### WHAT THIS TASK INVOLVES
Copy these lines exactly and nothing else: from the line holding "What build123d script" to the line holding "ends_x = (-HOLE_SPACING", both lines included.

--- Start DATASET CONTENT ---

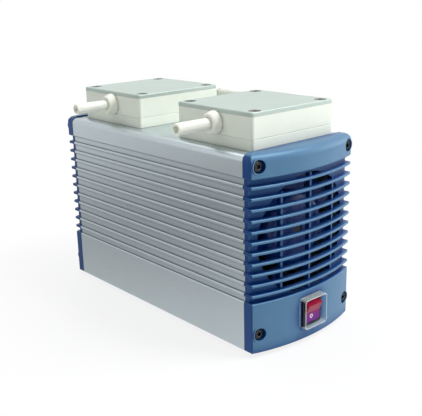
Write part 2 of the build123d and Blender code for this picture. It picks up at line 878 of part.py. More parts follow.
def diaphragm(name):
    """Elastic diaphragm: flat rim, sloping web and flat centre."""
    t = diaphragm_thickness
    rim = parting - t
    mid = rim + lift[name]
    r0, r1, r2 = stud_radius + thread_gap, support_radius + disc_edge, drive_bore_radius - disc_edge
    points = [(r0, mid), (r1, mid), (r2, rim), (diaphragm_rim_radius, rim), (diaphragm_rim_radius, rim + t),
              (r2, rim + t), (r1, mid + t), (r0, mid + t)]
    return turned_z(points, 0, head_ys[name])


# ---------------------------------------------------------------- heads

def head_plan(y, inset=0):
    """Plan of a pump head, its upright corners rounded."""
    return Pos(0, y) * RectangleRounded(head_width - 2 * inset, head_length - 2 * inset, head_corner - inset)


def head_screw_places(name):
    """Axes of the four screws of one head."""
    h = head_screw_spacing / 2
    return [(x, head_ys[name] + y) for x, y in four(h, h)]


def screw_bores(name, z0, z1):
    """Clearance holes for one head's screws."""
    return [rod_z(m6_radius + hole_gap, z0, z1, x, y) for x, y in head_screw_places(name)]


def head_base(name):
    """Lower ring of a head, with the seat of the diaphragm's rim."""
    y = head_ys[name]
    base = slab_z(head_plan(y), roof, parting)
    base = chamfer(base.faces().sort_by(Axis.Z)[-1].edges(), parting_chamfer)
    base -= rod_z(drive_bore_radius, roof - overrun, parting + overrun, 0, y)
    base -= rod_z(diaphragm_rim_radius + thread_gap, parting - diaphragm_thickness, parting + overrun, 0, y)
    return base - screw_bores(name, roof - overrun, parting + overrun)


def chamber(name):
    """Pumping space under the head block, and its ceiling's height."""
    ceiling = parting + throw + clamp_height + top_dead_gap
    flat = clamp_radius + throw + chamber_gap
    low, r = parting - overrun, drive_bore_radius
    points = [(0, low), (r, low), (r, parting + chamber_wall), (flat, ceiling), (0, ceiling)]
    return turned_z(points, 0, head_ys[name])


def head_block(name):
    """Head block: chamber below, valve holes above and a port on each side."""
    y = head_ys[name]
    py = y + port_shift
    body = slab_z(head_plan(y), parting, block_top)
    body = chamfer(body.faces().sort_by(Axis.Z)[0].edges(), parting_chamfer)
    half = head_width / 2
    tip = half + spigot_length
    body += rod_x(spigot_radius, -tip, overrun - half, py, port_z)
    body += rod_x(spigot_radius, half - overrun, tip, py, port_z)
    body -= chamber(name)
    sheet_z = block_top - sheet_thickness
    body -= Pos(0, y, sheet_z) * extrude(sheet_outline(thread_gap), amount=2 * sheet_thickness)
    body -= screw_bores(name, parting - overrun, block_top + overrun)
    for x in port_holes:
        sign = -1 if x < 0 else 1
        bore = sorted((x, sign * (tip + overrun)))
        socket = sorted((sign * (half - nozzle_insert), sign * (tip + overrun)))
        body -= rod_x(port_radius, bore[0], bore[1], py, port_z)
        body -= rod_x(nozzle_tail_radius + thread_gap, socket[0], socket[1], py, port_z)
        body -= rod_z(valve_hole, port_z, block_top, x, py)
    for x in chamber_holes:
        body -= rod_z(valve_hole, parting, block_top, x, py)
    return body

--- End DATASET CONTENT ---
--- Start DATASET CONTENT ---

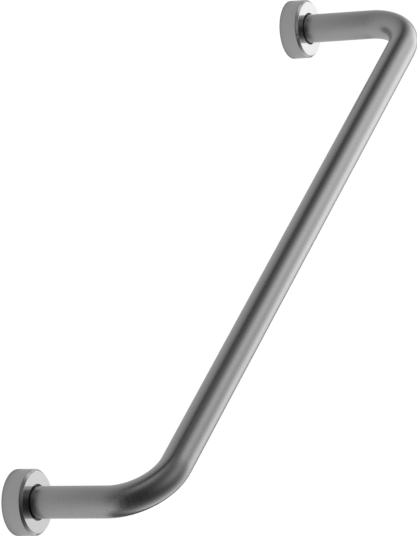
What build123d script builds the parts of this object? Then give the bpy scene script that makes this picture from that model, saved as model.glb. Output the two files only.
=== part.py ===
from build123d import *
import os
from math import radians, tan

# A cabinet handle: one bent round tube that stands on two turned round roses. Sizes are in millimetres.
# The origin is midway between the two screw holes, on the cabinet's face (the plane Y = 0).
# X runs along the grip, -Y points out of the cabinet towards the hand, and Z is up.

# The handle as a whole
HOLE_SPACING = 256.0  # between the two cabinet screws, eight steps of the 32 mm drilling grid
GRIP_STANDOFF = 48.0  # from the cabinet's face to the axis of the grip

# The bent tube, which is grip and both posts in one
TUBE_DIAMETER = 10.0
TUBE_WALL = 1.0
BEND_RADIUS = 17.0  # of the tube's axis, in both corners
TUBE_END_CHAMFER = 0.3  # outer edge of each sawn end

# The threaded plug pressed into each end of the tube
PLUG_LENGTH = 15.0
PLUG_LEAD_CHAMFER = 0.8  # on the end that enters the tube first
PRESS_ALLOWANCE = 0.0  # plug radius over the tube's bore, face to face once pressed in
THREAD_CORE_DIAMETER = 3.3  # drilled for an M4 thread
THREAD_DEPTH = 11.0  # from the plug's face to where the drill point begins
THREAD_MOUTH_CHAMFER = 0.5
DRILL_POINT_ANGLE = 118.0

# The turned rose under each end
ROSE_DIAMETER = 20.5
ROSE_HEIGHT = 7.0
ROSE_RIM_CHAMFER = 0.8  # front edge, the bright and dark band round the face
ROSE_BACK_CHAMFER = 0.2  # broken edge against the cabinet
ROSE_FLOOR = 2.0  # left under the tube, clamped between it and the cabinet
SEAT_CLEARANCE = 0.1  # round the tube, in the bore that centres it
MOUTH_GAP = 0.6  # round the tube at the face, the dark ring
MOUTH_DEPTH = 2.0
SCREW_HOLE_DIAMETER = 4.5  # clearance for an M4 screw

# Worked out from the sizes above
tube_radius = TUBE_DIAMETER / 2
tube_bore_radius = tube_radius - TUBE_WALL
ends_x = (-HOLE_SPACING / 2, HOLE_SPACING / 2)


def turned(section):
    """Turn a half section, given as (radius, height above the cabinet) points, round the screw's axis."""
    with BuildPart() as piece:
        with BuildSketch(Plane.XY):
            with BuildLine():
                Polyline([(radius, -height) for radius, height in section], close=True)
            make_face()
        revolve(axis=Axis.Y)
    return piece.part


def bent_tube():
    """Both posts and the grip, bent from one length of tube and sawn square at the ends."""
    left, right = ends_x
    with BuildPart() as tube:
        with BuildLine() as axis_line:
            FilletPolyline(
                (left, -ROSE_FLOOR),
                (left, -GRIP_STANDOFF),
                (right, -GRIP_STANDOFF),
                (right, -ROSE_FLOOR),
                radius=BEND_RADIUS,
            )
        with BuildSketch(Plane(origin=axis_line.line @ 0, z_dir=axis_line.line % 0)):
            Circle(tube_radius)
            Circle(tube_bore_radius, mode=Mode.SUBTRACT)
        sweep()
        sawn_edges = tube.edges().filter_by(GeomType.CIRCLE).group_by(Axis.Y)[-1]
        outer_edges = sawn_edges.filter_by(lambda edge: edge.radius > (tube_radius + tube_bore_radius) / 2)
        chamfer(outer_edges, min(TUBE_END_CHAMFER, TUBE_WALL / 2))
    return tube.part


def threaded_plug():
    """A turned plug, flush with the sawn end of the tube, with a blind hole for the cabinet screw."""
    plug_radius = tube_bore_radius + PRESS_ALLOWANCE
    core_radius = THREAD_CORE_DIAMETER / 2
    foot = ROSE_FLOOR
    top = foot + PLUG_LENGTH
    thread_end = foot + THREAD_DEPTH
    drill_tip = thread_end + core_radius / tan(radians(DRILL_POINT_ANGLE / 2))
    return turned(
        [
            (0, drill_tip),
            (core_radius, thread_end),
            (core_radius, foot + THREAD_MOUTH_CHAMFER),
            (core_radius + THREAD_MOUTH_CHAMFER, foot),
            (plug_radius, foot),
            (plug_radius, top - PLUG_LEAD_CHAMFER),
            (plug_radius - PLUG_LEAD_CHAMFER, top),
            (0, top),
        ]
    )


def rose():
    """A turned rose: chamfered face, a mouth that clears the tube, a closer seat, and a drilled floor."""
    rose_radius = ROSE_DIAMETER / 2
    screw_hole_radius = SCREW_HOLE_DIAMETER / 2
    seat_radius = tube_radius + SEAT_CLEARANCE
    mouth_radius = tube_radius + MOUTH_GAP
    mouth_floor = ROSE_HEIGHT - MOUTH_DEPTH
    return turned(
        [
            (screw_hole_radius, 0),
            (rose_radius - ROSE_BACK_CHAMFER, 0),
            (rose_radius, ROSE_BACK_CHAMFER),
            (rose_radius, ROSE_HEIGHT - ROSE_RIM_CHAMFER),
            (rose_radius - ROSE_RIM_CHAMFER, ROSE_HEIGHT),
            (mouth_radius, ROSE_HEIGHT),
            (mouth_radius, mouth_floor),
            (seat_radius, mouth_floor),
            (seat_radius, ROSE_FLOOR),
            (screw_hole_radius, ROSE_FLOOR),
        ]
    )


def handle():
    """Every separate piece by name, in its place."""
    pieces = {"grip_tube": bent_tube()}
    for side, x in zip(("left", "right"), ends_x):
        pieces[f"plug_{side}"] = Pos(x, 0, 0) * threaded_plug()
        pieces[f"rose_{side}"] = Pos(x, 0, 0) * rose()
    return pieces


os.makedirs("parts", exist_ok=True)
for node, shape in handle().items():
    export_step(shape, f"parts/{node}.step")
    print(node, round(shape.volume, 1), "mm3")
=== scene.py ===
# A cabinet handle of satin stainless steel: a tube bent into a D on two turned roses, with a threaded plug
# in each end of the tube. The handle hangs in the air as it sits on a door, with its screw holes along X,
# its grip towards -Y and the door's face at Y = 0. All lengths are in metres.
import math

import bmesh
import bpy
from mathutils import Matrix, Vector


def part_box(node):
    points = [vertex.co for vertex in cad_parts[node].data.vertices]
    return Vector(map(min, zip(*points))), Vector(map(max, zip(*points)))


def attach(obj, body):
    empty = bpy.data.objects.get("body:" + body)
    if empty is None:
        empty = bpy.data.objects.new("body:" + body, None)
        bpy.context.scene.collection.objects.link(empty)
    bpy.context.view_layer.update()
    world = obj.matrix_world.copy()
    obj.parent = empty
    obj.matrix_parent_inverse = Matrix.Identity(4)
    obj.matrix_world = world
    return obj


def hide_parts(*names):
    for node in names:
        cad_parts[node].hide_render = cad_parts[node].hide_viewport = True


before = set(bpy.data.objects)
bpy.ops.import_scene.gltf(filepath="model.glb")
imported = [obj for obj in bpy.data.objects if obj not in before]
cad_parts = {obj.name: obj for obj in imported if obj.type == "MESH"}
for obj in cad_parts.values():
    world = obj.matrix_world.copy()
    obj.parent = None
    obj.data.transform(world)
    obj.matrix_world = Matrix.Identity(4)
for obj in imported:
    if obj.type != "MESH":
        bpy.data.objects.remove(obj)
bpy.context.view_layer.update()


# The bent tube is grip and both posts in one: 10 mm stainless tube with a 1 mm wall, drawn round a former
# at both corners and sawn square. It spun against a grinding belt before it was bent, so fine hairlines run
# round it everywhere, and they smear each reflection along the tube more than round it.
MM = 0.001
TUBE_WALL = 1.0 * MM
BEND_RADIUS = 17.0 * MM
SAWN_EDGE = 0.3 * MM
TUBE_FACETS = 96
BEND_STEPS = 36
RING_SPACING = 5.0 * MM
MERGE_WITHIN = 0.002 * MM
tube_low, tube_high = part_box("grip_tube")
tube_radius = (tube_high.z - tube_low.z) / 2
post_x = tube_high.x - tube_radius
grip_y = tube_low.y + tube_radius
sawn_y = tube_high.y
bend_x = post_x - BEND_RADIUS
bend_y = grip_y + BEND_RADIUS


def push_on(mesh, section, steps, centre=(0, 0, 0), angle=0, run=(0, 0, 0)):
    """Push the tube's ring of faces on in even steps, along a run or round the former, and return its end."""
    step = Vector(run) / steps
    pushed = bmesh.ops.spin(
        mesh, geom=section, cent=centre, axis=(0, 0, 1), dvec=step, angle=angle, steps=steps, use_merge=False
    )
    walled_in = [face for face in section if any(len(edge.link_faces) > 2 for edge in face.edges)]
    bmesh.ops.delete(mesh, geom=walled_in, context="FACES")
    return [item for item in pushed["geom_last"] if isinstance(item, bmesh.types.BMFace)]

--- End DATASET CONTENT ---
--- Start DATASET CONTENT ---

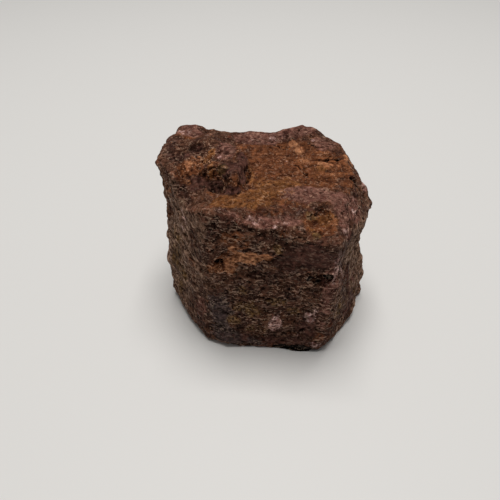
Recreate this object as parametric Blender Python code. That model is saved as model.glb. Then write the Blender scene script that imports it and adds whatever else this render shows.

--- End DATASET CONTENT ---

### RESULT OF THE EXERCISE
What build123d script builds the parts of this object? Then give the bpy scene script that makes this picture from that model, saved as model.glb. Output the two files only.
=== part.py ===
from build123d import *
import os
from math import radians, tan

# A cabinet handle: one bent round tube that stands on two turned round roses. Sizes are in millimetres.
# The origin is midway between the two screw holes, on the cabinet's face (the plane Y = 0).
# X runs along the grip, -Y points out of the cabinet towards the hand, and Z is up.

# The handle as a whole
HOLE_SPACING = 256.0  # between the two cabinet screws, eight steps of the 32 mm drilling grid
GRIP_STANDOFF = 48.0  # from the cabinet's face to the axis of the grip

# The bent tube, which is grip and both posts in one
TUBE_DIAMETER = 10.0
TUBE_WALL = 1.0
BEND_RADIUS = 17.0  # of the tube's axis, in both corners
TUBE_END_CHAMFER = 0.3  # outer edge of each sawn end

# The threaded plug pressed into each end of the tube
PLUG_LENGTH = 15.0
PLUG_LEAD_CHAMFER = 0.8  # on the end that enters the tube first
PRESS_ALLOWANCE = 0.0  # plug radius over the tube's bore, face to face once pressed in
THREAD_CORE_DIAMETER = 3.3  # drilled for an M4 thread
THREAD_DEPTH = 11.0  # from the plug's face to where the drill point begins
THREAD_MOUTH_CHAMFER = 0.5
DRILL_POINT_ANGLE = 118.0

# The turned rose under each end
ROSE_DIAMETER = 20.5
ROSE_HEIGHT = 7.0
ROSE_RIM_CHAMFER = 0.8  # front edge, the bright and dark band round the face
ROSE_BACK_CHAMFER = 0.2  # broken edge against the cabinet
ROSE_FLOOR = 2.0  # left under the tube, clamped between it and the cabinet
SEAT_CLEARANCE = 0.1  # round the tube, in the bore that centres it
MOUTH_GAP = 0.6  # round the tube at the face, the dark ring
MOUTH_DEPTH = 2.0
SCREW_HOLE_DIAMETER = 4.5  # clearance for an M4 screw

# Worked out from the sizes above
tube_radius = TUBE_DIAMETER / 2
tube_bore_radius = tube_radius - TUBE_WALL
ends_x = (-HOLE_SPACING / 2, HOLE_SPACING / 2)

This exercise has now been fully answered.